Healthy public finances but under pressure

The consolidation of public finances, underway since 2010, is mostly due to higher fiscal revenues. Conversely, spending as a percentage of GDP has not fallen. Nonetheless, the improved fiscal balance of Malta (smallest eurozone’s economy) has resulted in the European Commission lifting the Excessive Debt Procedure in January 2012, a procedure imposed since July 2009. Meanwhile, public debt has continued to rise, due to the State’s contribution to the Greece bailout package and financial support for the national airline, Air Malta. Besides, government provides guarantees to ensure the funding of public-sector companies. These contingent liabilities, which amounted to 17% of GDP in late 2012, are not recorded in the public debt. However, 97% of public debt is held by residents. While Malta’s banking sector is eight times the GDP, namely a ratio higher than that of Cyprus but lower than that of Ireland, it is less exposed to the Greek crisis than other countries of the eurozone.
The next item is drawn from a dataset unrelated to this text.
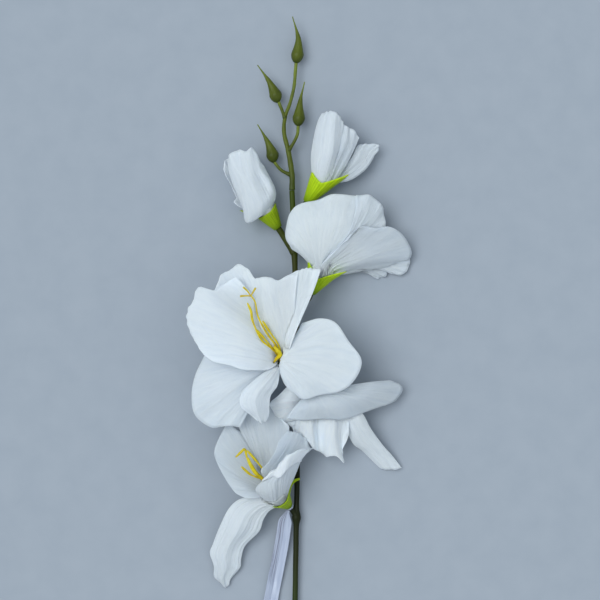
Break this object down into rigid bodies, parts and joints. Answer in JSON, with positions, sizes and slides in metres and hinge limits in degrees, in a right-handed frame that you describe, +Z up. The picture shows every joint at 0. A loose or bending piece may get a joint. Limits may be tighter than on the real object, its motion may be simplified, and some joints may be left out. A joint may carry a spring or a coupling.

The banks operate along a traditional model of prudent management, which explains the sector’s resilience to the financial crisis. Lending is mainly directed towards property loans, which is a major risk if property prices fall. Prices did not fall after the 2008 crisis and even resumed their progress in late 2011. However, in case of price reversal, the banking sector could be lastingly affected, especially as provisions for non-performing loans are among the lowest in Europe. Finally, due to the insular nature of the economy, there is still a balance of goods deficit. However, momentum in services, chiefly tourism and finance, are likely to help improve the current account balance in 2013.

 

Timetable for reforms affected by political instability

In December 2012, the left-leaning government of Prime Minister Gonzi found itself in minority on the vote of the 2013 budget, after the defection of a single MP. This vote of confidence resulted in the dissolution of parliament, effective in January 2013, with new parliamentary elections scheduled for March 2013. The public debate focused on higher taxes, which led to the unpopularity of Gonzi’s government. Victory by the opposition Labour party could delay the implementation of healthcare and pension reforms, initially planned for 2013 and supported by the EU as part of the process of consolidating public finances.